* start DATASET RECORDS *

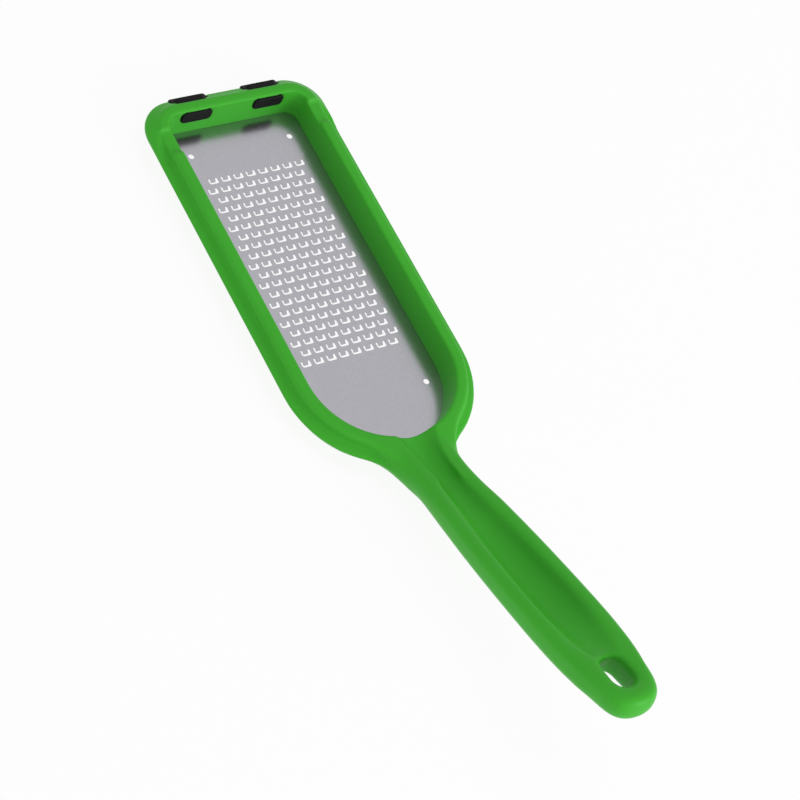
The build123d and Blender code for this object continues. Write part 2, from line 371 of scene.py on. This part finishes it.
def head_curve(sizes, inset):
    """Outline of the sheet: straight sides, rounded tip corners and a half round neck end."""
    low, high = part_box("blade")
    half, tip = high.x - inset, high.y - inset
    corner = sizes.sheet_corner - inset
    centre_y = low.y + high.x
    points = []
    for x, y, radius, start, sweep, count in (
        (0, centre_y, half, 180, 180, NECK_STEPS),
        (half - corner, tip - corner, corner, 0, 90, CORNER_STEPS),
        (corner - half, tip - corner, corner, 90, 90, CORNER_STEPS),
    ):
        for step in range(count + 1):
            angle = math.radians(start + sweep * step / count)
            points.append((x + radius * math.cos(angle), y + radius * math.sin(angle)))
    return points


def field_edge(sizes):
    """Stepped outline of the field of tooth tiles, with a point wherever a tile has one."""
    half = sizes.columns * sizes.column_pitch / 2
    step = sizes.row_stagger
    sides = {1: [], -1: []}
    for side in sides:
        for row in range(sizes.rows):
            shift = step if row % 2 == 0 else -step
            x = side * half + shift
            y = sizes.first_row_y - row * sizes.row_pitch
            if row:
                sides[side].append((side * half, y + sizes.row_pitch / 2))
            sides[side].append((x, y + sizes.row_pitch / 2))
            sides[side].append((x, y - sizes.row_pitch / 2))
    count = round(2 * half / step)

    def between(start, end):
        """The points of a straight run of tiles, without its two ends."""
        return [(start[0] + (end[0] - start[0]) * i / count, start[1]) for i in range(1, count)]

    left, right = sides[-1], sides[1]
    return left + between(left[-1], right[-1]) + right[::-1] + between(right[0], left[0])


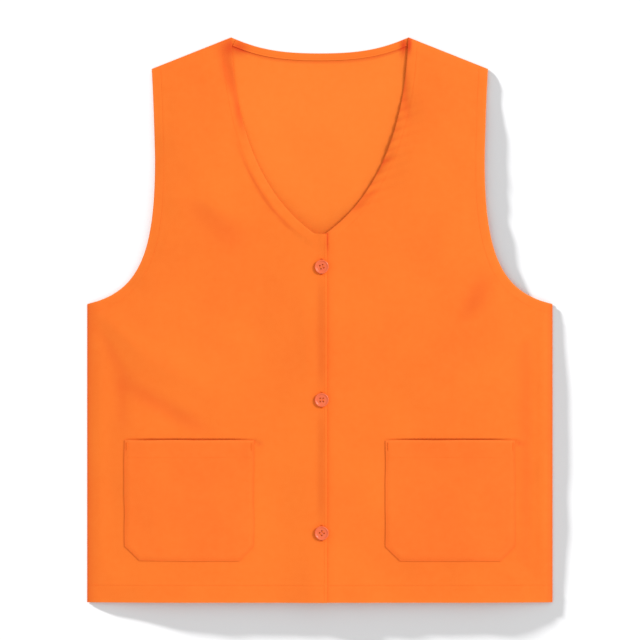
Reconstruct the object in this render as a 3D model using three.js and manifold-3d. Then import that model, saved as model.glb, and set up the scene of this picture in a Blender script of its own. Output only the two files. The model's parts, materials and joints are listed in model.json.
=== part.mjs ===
// A buttoned sleeveless vest lying flat on its back: one back panel, two fronts that overlap at
// the centre, two patch pockets, three buttons, and the facings, seams and hems of its edges.
// Millimetres. +X is the wearer's left, +Y runs from the hem to the neck, and +Z is up, out of
// the front. "Right" and "left" are the wearer's. Each front turns back about its fold line.
import * as THREE from 'three';
import { mergeVertices } from 'three/addons/utils/BufferGeometryUtils.js';
import Module from 'manifold-3d';

const wasm = await Module();
wasm.setup();

// ---- Outline of the body ----
const chestWidth = 544; // side seam to side seam
const bodyLength = 660.5; // hem to the neck points
const armholeDepth = 311.8; // neck points down to the underarm
const shoulderWidth = 393; // between the outer ends of the shoulder seams
const shoulderDrop = 37; // neck point down to the outer end of the shoulder seam
const acrossChest = 385; // between the armholes where they come closest
const acrossChestDrop = 143.5; // neck points down to that place
const neckWidth = 207; // between the neck points
const backNeckDrop = 18.7;
const frontNeckDrop = 229.5; // neck points down to the foot of the front neckline
const neckFootWidth = 14; // the short level stretch at the foot of the neckline

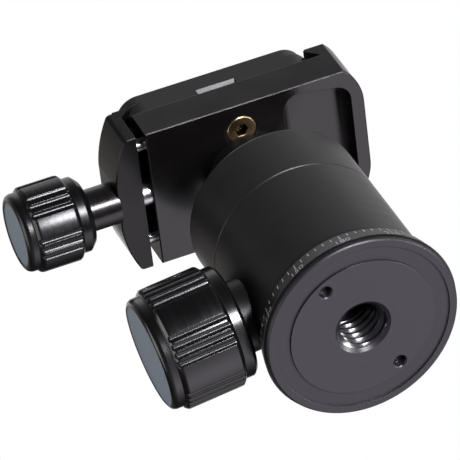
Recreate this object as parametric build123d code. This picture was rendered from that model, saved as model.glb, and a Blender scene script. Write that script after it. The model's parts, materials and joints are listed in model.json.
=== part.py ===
from build123d import *
import math
import os

# Ball head with a screw quick-release clamp and its plate.
# Millimetres, +Z up. The origin is on the pan axis, in the plane of the bottom disc's face.
# The knobs point to -X, the clamp's two open ends face -Y and +Y, and the drop notch faces +Y.

# Fits and gaps
RUNNING = 0.05          # radial clearance of a shaft in its hole
SEAT_GAP = 0.05         # flat faces that slide on each other
BODY_GAP = 0.3          # between turned faces that only pass each other
BALL_GAP = 0.06         # between the ball and what it bears on

# Bottom disc and tripod socket
PLATE_R = 18.35
PLATE_RIM_H = 1.05
PLATE_BODY_R = 15.4
PLATE_TOP = 4.2
TROUGH_R = 16.84
TROUGH_DEPTH = 0.35
SOCKET_DISC_R = 13.9
SOCKET_DISC_H = 2.2
HUB_R = 9.1
HUB_TOP = 10.2
THREAD_R = 4.7625       # 3/8 inch tripod thread, major radius
THREAD_DEPTH = 9.2
THREAD_CHAMFER = 0.67   # how much wider the thread's mouth is
THREAD_CHAMFER_DEPTH = 0.5
SPANNER_HOLE_R = 1.15
SPANNER_HOLE_PITCH_R = 11.9
SPANNER_HOLE_DEPTH = 1.6
SPANNER_HOLE_CHAMFER = 0.22
SPANNER_ANGLE = 58.3
RIM_CHAMFER = 0.25

# Pan bearing
WASHER_T = 0.5
FLOOR_T = 4.65
UPPER_WASHER_OUT_R = 12.0
RETAINER_R = 11.0
RETAINER_T = 1.1
RETAINER_SCREWS = 3
RETAINER_SCREW_PITCH_R = 7.0
RETAINER_SCREW_R = 1.1
RETAINER_SCREW_HEAD_R = 1.9
RETAINER_SCREW_L = 5.0

# Housing and collar
BODY_R = 16.87
BODY_BORE_R = 14.2
SKIRT_R = 18.7
SKIRT_BAND_TOP_R = 18.05
SKIRT_BOTTOM = 1.3
SKIRT_BAND_TOP = 4.2
SKIRT_TOP = 6.4
SEAM_Z = 28.66
SEAM_BEVEL = 0.18
COLLAR_TOP = 41.34
COLLAR_BORE_R = 14.75
COLLAR_ROUND = 0.7
SPIGOT_R = 15.6
SPIGOT_L = 2.2
MOUTH_R = 13.0
MOUTH_CHAMFER = 0.9

# Ball, seats and stem
BALL_R = 13.0
BALL_Z = 35.1
SEAT_LOW = 1.0
SEAT_HIGH = 4.4
LINER_T = 0.8
LINER_ANGLE = 50.0
NECK_R = 4.5
NECK_FLARE_H = 1.2
FLANGE_R = 7.5
FLANGE_T = 2.3
STEM_SPIGOT_R = 3.5
STEM_SPIGOT_L = 1.5
NOTCH_R = 5.0
NOTCH_BEVEL_START = 14.5

# Lock: knob, stud, wedge pin, lift cup. Stations run outwards from the pan axis.
LOCK_Z = 16.28
LOCK_YAW = -6.2         # the lock knob's turn about the pan axis, away from -X
WEDGE_ANGLE = 30.0
WEDGE_PIN_R = 3.2
WEDGE_TIP = -2.0
WEDGE_HEEL = 4.0
WEDGE_END = 13.5
BOSS_R = 6.9
BOSS_END = 18.25
BOSS_SPIGOT_R = 4.6
BOSS_SPIGOT_START = 7.5
BOSS_THREAD_START = 14.1
LOCK_WASHER_R = 5.8
LOCK_WASHER_T = 0.5
LOCK_WASHER_PROUD = 0.03
STUD_R = 3.0
STUD_COVER = 4.0        # from the stud's end to the knob's outer end
CUP_R = 14.1
CUP_BOTTOM = 20.0
CUP_TOP = 26.5
CUP_GAP = 0.24
CUP_BLOCK_W = 5.0
CUP_BLOCK_TIP = -3.0
LOCK_KNOB_START = 18.65
LOCK_KNOB_COLLAR_L = 2.5
LOCK_KNOB_GRIP_END = 33.1
LOCK_KNOB_END = 35.5
LOCK_KNOB_R = 11.6
LOCK_COLLAR_R = 10.65
LOCK_RIM_R = 10.7
LOCK_INSERT_R = 9.6
LOCK_GROOVE_COUNT = 4
LOCK_GROOVE_STEP_ANGLE = 8.15
LOCK_GROOVE_ANGLE = -33.1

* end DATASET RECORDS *

TASK INSTRUCTIONS ▸ Copy out the material above in its entirety. Every detail must match.

WRITTEN ANSWER ▸
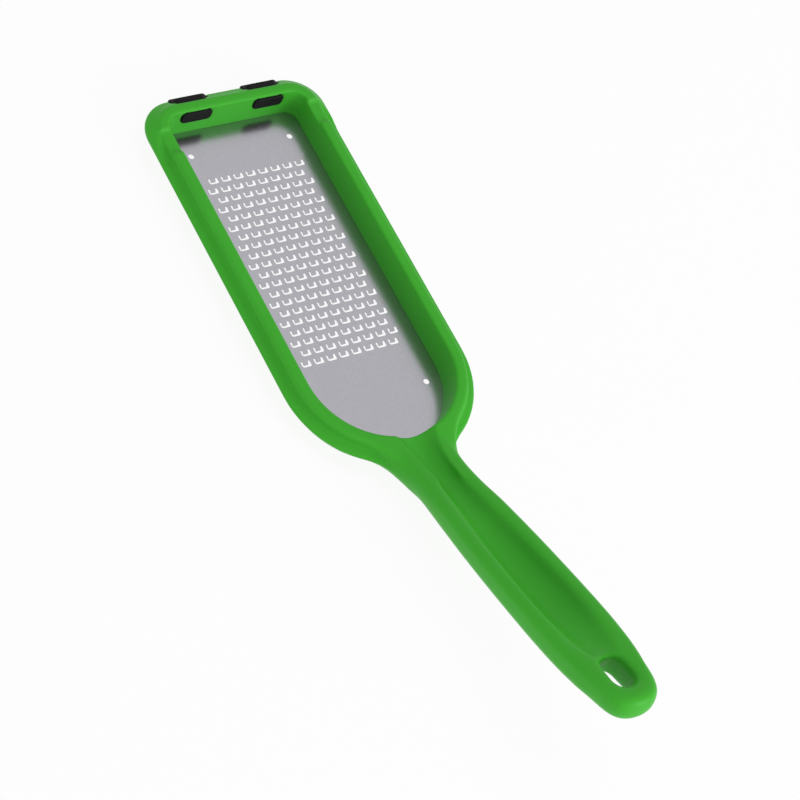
The build123d and Blender code for this object continues. Write part 2, from line 371 of scene.py on. This part finishes it.
def head_curve(sizes, inset):
    """Outline of the sheet: straight sides, rounded tip corners and a half round neck end."""
    low, high = part_box("blade")
    half, tip = high.x - inset, high.y - inset
    corner = sizes.sheet_corner - inset
    centre_y = low.y + high.x
    points = []
    for x, y, radius, start, sweep, count in (
        (0, centre_y, half, 180, 180, NECK_STEPS),
        (half - corner, tip - corner, corner, 0, 90, CORNER_STEPS),
        (corner - half, tip - corner, corner, 90, 90, CORNER_STEPS),
    ):
        for step in range(count + 1):
            angle = math.radians(start + sweep * step / count)
            points.append((x + radius * math.cos(angle), y + radius * math.sin(angle)))
    return points


def field_edge(sizes):
    """Stepped outline of the field of tooth tiles, with a point wherever a tile has one."""
    half = sizes.columns * sizes.column_pitch / 2
    step = sizes.row_stagger
    sides = {1: [], -1: []}
    for side in sides:
        for row in range(sizes.rows):
            shift = step if row % 2 == 0 else -step
            x = side * half + shift
            y = sizes.first_row_y - row * sizes.row_pitch
            if row:
                sides[side].append((side * half, y + sizes.row_pitch / 2))
            sides[side].append((x, y + sizes.row_pitch / 2))
            sides[side].append((x, y - sizes.row_pitch / 2))
    count = round(2 * half / step)

    def between(start, end):
        """The points of a straight run of tiles, without its two ends."""
        return [(start[0] + (end[0] - start[0]) * i / count, start[1]) for i in range(1, count)]

    left, right = sides[-1], sides[1]
    return left + between(left[-1], right[-1]) + right[::-1] + between(right[0], left[0])


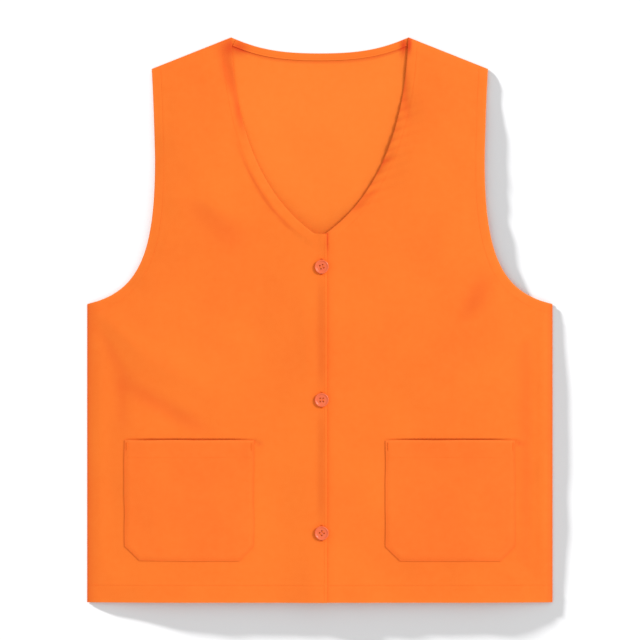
Reconstruct the object in this render as a 3D model using three.js and manifold-3d. Then import that model, saved as model.glb, and set up the scene of this picture in a Blender script of its own. Output only the two files. The model's parts, materials and joints are listed in model.json.
=== part.mjs ===
// A buttoned sleeveless vest lying flat on its back: one back panel, two fronts that overlap at
// the centre, two patch pockets, three buttons, and the facings, seams and hems of its edges.
// Millimetres. +X is the wearer's left, +Y runs from the hem to the neck, and +Z is up, out of
// the front. "Right" and "left" are the wearer's. Each front turns back about its fold line.
import * as THREE from 'three';
import { mergeVertices } from 'three/addons/utils/BufferGeometryUtils.js';
import Module from 'manifold-3d';

const wasm = await Module();
wasm.setup();

// ---- Outline of the body ----
const chestWidth = 544; // side seam to side seam
const bodyLength = 660.5; // hem to the neck points
const armholeDepth = 311.8; // neck points down to the underarm
const shoulderWidth = 393; // between the outer ends of the shoulder seams
const shoulderDrop = 37; // neck point down to the outer end of the shoulder seam
const acrossChest = 385; // between the armholes where they come closest
const acrossChestDrop = 143.5; // neck points down to that place
const neckWidth = 207; // between the neck points
const backNeckDrop = 18.7;
const frontNeckDrop = 229.5; // neck points down to the foot of the front neckline
const neckFootWidth = 14; // the short level stretch at the foot of the neckline

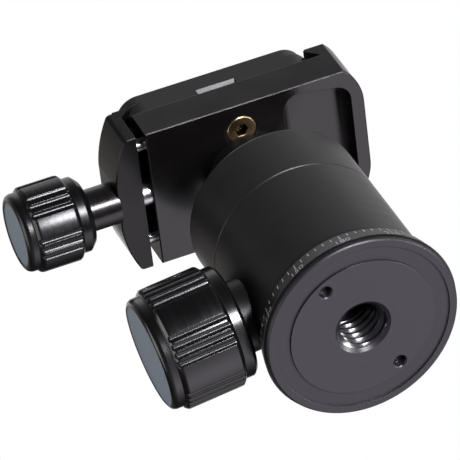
Recreate this object as parametric build123d code. This picture was rendered from that model, saved as model.glb, and a Blender scene script. Write that script after it. The model's parts, materials and joints are listed in model.json.
=== part.py ===
from build123d import *
import math
import os

# Ball head with a screw quick-release clamp and its plate.
# Millimetres, +Z up. The origin is on the pan axis, in the plane of the bottom disc's face.
# The knobs point to -X, the clamp's two open ends face -Y and +Y, and the drop notch faces +Y.

# Fits and gaps
RUNNING = 0.05          # radial clearance of a shaft in its hole
SEAT_GAP = 0.05         # flat faces that slide on each other
BODY_GAP = 0.3          # between turned faces that only pass each other
BALL_GAP = 0.06         # between the ball and what it bears on

# Bottom disc and tripod socket
PLATE_R = 18.35
PLATE_RIM_H = 1.05
PLATE_BODY_R = 15.4
PLATE_TOP = 4.2
TROUGH_R = 16.84
TROUGH_DEPTH = 0.35
SOCKET_DISC_R = 13.9
SOCKET_DISC_H = 2.2
HUB_R = 9.1
HUB_TOP = 10.2
THREAD_R = 4.7625       # 3/8 inch tripod thread, major radius
THREAD_DEPTH = 9.2
THREAD_CHAMFER = 0.67   # how much wider the thread's mouth is
THREAD_CHAMFER_DEPTH = 0.5
SPANNER_HOLE_R = 1.15
SPANNER_HOLE_PITCH_R = 11.9
SPANNER_HOLE_DEPTH = 1.6
SPANNER_HOLE_CHAMFER = 0.22
SPANNER_ANGLE = 58.3
RIM_CHAMFER = 0.25

# Pan bearing
WASHER_T = 0.5
FLOOR_T = 4.65
UPPER_WASHER_OUT_R = 12.0
RETAINER_R = 11.0
RETAINER_T = 1.1
RETAINER_SCREWS = 3
RETAINER_SCREW_PITCH_R = 7.0
RETAINER_SCREW_R = 1.1
RETAINER_SCREW_HEAD_R = 1.9
RETAINER_SCREW_L = 5.0

# Housing and collar
BODY_R = 16.87
BODY_BORE_R = 14.2
SKIRT_R = 18.7
SKIRT_BAND_TOP_R = 18.05
SKIRT_BOTTOM = 1.3
SKIRT_BAND_TOP = 4.2
SKIRT_TOP = 6.4
SEAM_Z = 28.66
SEAM_BEVEL = 0.18
COLLAR_TOP = 41.34
COLLAR_BORE_R = 14.75
COLLAR_ROUND = 0.7
SPIGOT_R = 15.6
SPIGOT_L = 2.2
MOUTH_R = 13.0
MOUTH_CHAMFER = 0.9

# Ball, seats and stem
BALL_R = 13.0
BALL_Z = 35.1
SEAT_LOW = 1.0
SEAT_HIGH = 4.4
LINER_T = 0.8
LINER_ANGLE = 50.0
NECK_R = 4.5
NECK_FLARE_H = 1.2
FLANGE_R = 7.5
FLANGE_T = 2.3
STEM_SPIGOT_R = 3.5
STEM_SPIGOT_L = 1.5
NOTCH_R = 5.0
NOTCH_BEVEL_START = 14.5

# Lock: knob, stud, wedge pin, lift cup. Stations run outwards from the pan axis.
LOCK_Z = 16.28
LOCK_YAW = -6.2         # the lock knob's turn about the pan axis, away from -X
WEDGE_ANGLE = 30.0
WEDGE_PIN_R = 3.2
WEDGE_TIP = -2.0
WEDGE_HEEL = 4.0
WEDGE_END = 13.5
BOSS_R = 6.9
BOSS_END = 18.25
BOSS_SPIGOT_R = 4.6
BOSS_SPIGOT_START = 7.5
BOSS_THREAD_START = 14.1
LOCK_WASHER_R = 5.8
LOCK_WASHER_T = 0.5
LOCK_WASHER_PROUD = 0.03
STUD_R = 3.0
STUD_COVER = 4.0        # from the stud's end to the knob's outer end
CUP_R = 14.1
CUP_BOTTOM = 20.0
CUP_TOP = 26.5
CUP_GAP = 0.24
CUP_BLOCK_W = 5.0
CUP_BLOCK_TIP = -3.0
LOCK_KNOB_START = 18.65
LOCK_KNOB_COLLAR_L = 2.5
LOCK_KNOB_GRIP_END = 33.1
LOCK_KNOB_END = 35.5
LOCK_KNOB_R = 11.6
LOCK_COLLAR_R = 10.65
LOCK_RIM_R = 10.7
LOCK_INSERT_R = 9.6
LOCK_GROOVE_COUNT = 4
LOCK_GROOVE_STEP_ANGLE = 8.15
LOCK_GROOVE_ANGLE = -33.1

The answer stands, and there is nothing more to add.